### Supplied information ###

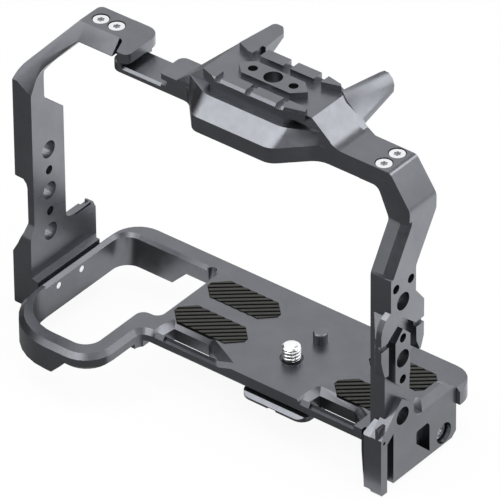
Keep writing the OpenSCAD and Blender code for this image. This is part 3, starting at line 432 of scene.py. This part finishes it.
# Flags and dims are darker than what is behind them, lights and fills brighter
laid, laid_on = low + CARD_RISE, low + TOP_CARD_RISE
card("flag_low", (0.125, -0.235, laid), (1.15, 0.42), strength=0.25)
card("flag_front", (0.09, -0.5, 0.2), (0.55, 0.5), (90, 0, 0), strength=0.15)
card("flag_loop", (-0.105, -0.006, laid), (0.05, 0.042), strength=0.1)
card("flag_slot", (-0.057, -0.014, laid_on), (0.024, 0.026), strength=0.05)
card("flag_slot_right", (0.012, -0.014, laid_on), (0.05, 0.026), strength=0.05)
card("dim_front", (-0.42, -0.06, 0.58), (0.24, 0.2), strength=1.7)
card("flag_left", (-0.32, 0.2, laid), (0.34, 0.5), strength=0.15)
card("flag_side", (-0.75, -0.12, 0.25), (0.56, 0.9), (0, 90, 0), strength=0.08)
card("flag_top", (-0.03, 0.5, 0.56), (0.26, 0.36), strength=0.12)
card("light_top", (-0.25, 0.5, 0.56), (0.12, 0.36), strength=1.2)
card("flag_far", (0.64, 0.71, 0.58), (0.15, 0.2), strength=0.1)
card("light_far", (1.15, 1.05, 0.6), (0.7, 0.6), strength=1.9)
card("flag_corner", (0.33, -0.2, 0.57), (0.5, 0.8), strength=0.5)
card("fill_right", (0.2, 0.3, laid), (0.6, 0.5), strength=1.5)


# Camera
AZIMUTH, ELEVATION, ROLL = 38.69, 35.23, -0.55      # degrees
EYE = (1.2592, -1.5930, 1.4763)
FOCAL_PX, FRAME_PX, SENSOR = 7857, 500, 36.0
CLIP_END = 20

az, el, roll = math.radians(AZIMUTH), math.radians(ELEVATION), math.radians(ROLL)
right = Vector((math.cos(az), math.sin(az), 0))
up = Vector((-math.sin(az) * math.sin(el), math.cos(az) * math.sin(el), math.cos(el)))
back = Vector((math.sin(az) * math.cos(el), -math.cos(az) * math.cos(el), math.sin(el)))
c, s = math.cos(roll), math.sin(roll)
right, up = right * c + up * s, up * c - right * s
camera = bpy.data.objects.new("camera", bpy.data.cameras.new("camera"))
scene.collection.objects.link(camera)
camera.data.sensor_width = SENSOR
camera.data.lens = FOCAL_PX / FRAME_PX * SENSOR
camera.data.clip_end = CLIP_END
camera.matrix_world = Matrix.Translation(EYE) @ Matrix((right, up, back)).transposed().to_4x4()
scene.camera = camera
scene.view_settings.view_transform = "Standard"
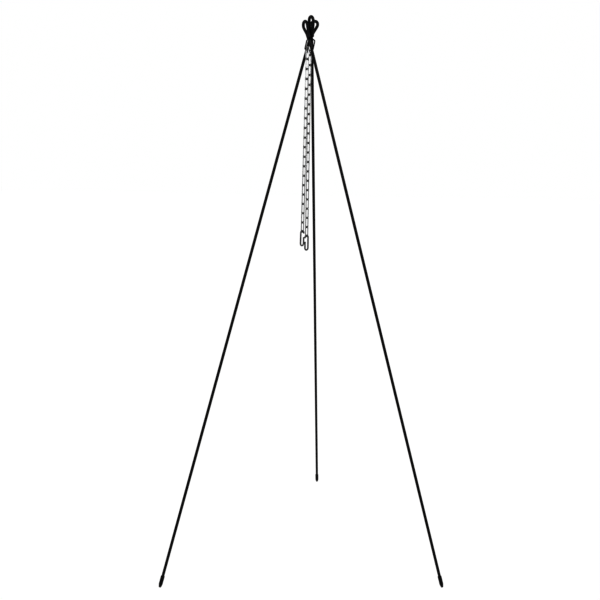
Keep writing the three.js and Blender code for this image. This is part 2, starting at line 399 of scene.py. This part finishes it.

###

_Work required_
Show every line that contains the word "writing".

_Answer to this task_
Keep writing the OpenSCAD and Blender code for this image. This is part 3, starting at line 432 of scene.py. This part finishes it.
Keep writing the three.js and Blender code for this image. This is part 2, starting at line 399 of scene.py. This part finishes it.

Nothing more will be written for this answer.